One way to make Western resolve clear is through explicit pledges to Ukraine that NATO member states will continue to supply Ukraine with arms, money and other aid. NATO as an alliance does not sign agreements, but its member states can ink bilateral deals with Ukraine cementing this understanding. As noted above, such arrangements with Ukraine and other regional states will eventually be needed to make a broader peace more sustainable. Now, however, they are a way of ensuring that NATO’s commitment – and that of its members – is genuinely unwavering.
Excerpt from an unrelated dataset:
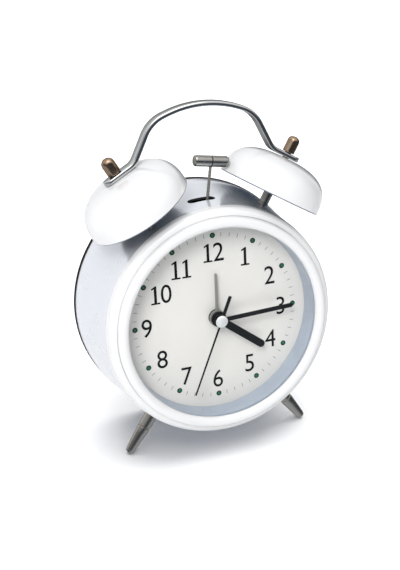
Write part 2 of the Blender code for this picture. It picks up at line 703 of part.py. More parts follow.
def make_hammer():
    """The axes empty is on the pivot, with local Y along the stem."""
    axes = new_empty("hammer_axes", (0, HAMMER_PIVOT_Y, HAMMER_Z), (0, 0, HAMMER_TILT), clock_axes)
    half = HEAD_LENGTH / 2
    side = [(HEAD_R - 0.9, half), (HEAD_R - 0.25, half - 0.3), (HEAD_R, half - 1.0), (HEAD_R, 0.2)]
    groove = [(HEAD_R - 0.15, 0.12), (HEAD_R - 0.15, -0.12)]
    profile = [(0, half)] + side + groove + [(r, -h) for r, h in side[::-1]] + [(0, -half)]
    head = turned("hammer_head", profile, ROUND_SMALL, axes, STEEL, (0, HAMMER_REACH, 0),
                  (0, math.pi / 2, 0))
    up = (-math.pi / 2, 0, 0)
    cut(head, turned("stem_bore", rod_profile(1.0, 0.6, -4.0), 16, axes, None, (0, HAMMER_REACH, 0), up))
    stem = rod_profile(0.7, HAMMER_REACH + 0.3, 2.0)
    turned("hammer_stem", stem, 12, axes, STEEL, rotation=up)
    lever = plate("hammer_lever", [rounded_rectangle(5.0, 9.8, 1.6, 3), circle(1.0, 20, (0, 1.5))],
                  -2.0, 2.0, axes, BLACK, (0, -1.5, 0))
    cut(lever, turned("stem_socket", rod_profile(1.0, 8.0, 1.7), 16, axes, None, rotation=up))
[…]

In addition to security pledges to Ukraine, allies could consider clearly indicating to Moscow that its attacks on Ukrainian infrastructure and civilian casualties will result in the delivery of more and more advanced weaponry to Kyiv, as recently proposed by German diplomat Wolfgang Ischinger. NATO can also begin to coordinate assistance to Ukraine of all sorts (up until now, it has coordinated non-lethal aid to Ukraine but stayed clear of facilitating lethal aid delivery). None of this implies any qualitative change in what states are now doing – rather, it makes the effort explicitly a NATO endeavour. Moreover, by spelling out specific repercussions for specific actions, NATO can make clear to Moscow that its policy is affirmative, not merely a series of ad hoc reactive moves, and thus increase its chances of effectively deterring future Russian escalation.